Jackson doctor ‘ordered aide to remove vials’

Michael Jackson’s doctor ordered an aide to help remove medical equipment including a “milky-white substance” from near the star’s bed, even as he lay apparently lifeless, a court heard yesterday. Alberto Alvarez, Michael Jackson’s logistics director,...

Michael Jackson’s doctor ordered an aide to help remove medical equipment including a “milky-white substance” from near the star’s bed, even as he lay apparently lifeless, a court heard yesterday.

Alberto Alvarez, Michael Jackson’s logistics director, said Conrad Murray got him to help remove vials and a saline bag from an intravenous (IV) drip stand next to the star’s bed at his plush Holmby Hills home on June 25, 2009.

He also recounted how the King of Pop’s distraught daughter Paris screamed “Daddy” as she entered the bedroom and saw her father’s body.

Dr Murray is accused of manslaughter over Jackson’s death, allegedly by giving him an overdose of the powerful sedative propofol, which the singer referred to as “milk” to help him sleep.

“While I was standing at the foot of the bed he reached over and grabbed a handful of vials, and then he reached out to me and said ‘Here put these in a bag’,” Mr Alvarez told the Los Angeles Superior Court.

With paramedics not yet on the scene, the doctor then asked him to remove the saline bag and put it in another bag, Mr Alvarez said. As he removed the bag he noticed there was a bottle inside the bag.

“There was what appeared to me like a milky white substance. I recalled seeing it at the bottom of the bag,” he said, before prosecutor David Walgren offered evidence that the bottle was a 100 mg bottle of propofol.

He specified that Dr Murray asked for his help in removing the vials before asking him to call 911.

The five-week trial opened on Tuesday, when prosecutors laid out their case that Dr Murray was guilty of “gross negligence”, while the doctor’s lawyers said the drug-addicted star effectively caused his own death.

On the first day jurors saw chilling images of Michael Jackson’s dead body on a gurney and heard a haunting audio recording of the heavily-drugged singer talking on the phone only weeks before his death.

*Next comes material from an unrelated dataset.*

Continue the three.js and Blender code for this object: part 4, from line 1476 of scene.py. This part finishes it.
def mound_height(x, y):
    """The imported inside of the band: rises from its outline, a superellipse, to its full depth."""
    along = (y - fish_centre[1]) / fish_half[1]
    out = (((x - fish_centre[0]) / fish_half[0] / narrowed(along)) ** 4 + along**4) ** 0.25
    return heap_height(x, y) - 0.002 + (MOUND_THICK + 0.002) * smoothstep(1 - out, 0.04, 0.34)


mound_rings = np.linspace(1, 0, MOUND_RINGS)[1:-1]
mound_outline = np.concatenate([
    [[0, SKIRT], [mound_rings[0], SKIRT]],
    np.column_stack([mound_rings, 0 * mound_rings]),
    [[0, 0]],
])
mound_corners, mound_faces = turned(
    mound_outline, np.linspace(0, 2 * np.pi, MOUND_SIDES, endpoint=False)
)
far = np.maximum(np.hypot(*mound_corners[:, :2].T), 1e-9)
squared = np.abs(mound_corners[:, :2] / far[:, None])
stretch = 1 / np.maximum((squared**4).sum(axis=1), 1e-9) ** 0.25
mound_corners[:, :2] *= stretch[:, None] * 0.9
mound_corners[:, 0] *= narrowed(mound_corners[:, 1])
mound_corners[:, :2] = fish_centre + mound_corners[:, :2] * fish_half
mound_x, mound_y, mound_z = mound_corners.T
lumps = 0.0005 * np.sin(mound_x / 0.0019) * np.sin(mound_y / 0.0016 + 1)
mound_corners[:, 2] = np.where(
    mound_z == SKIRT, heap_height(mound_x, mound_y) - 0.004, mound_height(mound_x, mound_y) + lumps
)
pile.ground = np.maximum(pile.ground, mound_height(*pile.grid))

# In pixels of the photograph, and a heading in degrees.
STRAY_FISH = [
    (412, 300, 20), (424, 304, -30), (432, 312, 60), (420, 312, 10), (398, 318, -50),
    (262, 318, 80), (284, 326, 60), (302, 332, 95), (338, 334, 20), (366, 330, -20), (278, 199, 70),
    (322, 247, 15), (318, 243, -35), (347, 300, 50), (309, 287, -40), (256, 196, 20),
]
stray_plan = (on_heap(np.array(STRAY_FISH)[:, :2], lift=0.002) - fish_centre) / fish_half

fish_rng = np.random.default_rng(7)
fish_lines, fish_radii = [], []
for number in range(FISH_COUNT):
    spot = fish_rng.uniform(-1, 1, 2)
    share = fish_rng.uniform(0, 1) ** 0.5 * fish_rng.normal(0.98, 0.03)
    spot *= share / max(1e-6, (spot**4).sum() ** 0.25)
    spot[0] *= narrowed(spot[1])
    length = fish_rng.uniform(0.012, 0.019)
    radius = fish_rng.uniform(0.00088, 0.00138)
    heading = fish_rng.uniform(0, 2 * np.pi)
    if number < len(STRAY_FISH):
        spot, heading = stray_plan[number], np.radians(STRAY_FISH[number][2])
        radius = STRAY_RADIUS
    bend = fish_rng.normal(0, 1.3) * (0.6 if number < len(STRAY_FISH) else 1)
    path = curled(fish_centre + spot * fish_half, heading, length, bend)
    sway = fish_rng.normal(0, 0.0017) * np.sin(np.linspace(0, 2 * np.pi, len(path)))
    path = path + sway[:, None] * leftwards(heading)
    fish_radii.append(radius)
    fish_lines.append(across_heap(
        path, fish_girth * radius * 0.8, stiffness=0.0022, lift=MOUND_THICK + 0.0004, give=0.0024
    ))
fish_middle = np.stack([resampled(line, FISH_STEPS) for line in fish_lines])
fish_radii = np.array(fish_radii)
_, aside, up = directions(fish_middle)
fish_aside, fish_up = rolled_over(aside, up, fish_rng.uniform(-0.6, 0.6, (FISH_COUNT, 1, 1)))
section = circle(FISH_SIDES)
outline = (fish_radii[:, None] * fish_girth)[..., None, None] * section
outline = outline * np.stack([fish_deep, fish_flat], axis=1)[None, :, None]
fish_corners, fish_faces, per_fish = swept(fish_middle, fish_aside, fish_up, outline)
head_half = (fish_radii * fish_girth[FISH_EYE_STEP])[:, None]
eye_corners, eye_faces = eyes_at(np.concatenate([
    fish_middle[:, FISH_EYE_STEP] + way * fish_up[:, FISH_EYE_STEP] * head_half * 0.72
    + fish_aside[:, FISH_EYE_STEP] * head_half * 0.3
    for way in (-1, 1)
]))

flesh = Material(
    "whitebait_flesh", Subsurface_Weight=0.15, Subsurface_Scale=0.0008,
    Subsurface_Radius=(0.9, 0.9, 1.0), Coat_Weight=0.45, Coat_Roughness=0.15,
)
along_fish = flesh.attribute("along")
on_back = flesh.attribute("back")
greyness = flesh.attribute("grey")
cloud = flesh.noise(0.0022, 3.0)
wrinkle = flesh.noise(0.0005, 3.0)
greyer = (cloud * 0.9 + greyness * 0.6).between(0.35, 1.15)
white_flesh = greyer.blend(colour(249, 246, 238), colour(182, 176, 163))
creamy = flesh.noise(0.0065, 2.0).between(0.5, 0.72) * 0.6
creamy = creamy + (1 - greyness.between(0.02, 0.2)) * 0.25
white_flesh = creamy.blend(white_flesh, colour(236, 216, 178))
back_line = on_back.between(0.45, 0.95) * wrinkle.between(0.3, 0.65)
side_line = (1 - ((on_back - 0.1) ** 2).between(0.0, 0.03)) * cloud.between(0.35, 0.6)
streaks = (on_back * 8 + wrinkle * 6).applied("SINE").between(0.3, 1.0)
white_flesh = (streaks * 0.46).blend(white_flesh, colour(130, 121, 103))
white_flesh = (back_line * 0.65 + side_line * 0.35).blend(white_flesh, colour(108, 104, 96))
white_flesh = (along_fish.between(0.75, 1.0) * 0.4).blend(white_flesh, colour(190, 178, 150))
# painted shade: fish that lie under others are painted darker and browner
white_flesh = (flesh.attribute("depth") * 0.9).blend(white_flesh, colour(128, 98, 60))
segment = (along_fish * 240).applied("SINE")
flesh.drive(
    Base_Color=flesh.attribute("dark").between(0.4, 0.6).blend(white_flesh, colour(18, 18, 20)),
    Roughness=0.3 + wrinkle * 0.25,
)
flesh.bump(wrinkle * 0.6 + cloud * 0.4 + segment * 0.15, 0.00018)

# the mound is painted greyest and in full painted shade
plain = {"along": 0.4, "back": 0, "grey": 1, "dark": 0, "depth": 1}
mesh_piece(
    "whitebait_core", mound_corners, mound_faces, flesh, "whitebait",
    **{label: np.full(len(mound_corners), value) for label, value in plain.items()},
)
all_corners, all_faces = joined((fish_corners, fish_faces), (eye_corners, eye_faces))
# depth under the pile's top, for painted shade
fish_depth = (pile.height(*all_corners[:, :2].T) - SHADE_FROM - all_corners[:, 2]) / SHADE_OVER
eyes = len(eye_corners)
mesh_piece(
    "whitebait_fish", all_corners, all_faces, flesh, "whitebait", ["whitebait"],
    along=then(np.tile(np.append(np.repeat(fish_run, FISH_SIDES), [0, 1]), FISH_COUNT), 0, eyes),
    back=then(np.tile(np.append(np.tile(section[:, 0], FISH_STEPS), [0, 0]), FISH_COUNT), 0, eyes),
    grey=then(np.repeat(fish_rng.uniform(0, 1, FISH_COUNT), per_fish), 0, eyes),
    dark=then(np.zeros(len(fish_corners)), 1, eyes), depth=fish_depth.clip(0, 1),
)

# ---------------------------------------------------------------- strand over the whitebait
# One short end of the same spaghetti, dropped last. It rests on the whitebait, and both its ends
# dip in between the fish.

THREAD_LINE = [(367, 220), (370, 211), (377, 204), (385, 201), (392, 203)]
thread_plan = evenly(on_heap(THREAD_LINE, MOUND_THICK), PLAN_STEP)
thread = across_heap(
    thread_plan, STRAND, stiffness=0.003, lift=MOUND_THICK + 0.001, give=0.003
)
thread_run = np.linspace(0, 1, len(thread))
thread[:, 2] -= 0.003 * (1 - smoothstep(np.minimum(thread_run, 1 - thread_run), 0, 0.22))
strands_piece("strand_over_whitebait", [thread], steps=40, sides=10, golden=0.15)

But it also heard evidence that Michael Jackson, while giving cause for health concerns a week or two before he died, was in reasonable form in his last days, rehearsing for an ill-fated series of comeback shows in London.

On Wednesday two key Jackson aides recounted Dr Murray’s “frantic” efforts to save the singer’s life while his children wept – and how the doctor suggested a cover-up minutes after he died.

Personal assistant Michael Williams recalled the last rehearsal on the night of June 24. “He was in good spirits,” he said, adding of Michael Jackson’s last time on stage: “I thought it was amazing.”

But things went wrong overnight, when Dr Murray allegedly gave the singer a series of drugs to help him sleep – the doctor’s lawyers claim the star secretly took more – before going to the bathroom, and coming back to find Michael Jackson lifeless.

After the singer was pronounced dead at the UCLA hospital, Mr Williams recounted what he called an “odd” conversation with Dr Murray. “I was in a hallway. We were making small talk about how horrible this is.”

Then, “he said that there’s some cream in Michael’s room . that he wouldn’t want the world to know about. And he requested that I or someone give him a ride back to the house to get it.” He refused the request.

Yesterday, Mr Alvarez described the scene when he entered Jackson’s bedroom.

“I remember seeing him and he was laying on his back, with his hands extended out. I observed that his eyes were slightly open ... and his mouth was open,” he said.

“Paris screamed out ‘Daddy!’” he said, referring to the singer’s daughter, who was there with son Prince Michael. He then “ushered them out and said ‘Kids, don’t worry, we’ll take care of it, everything’s gonna be okay’.”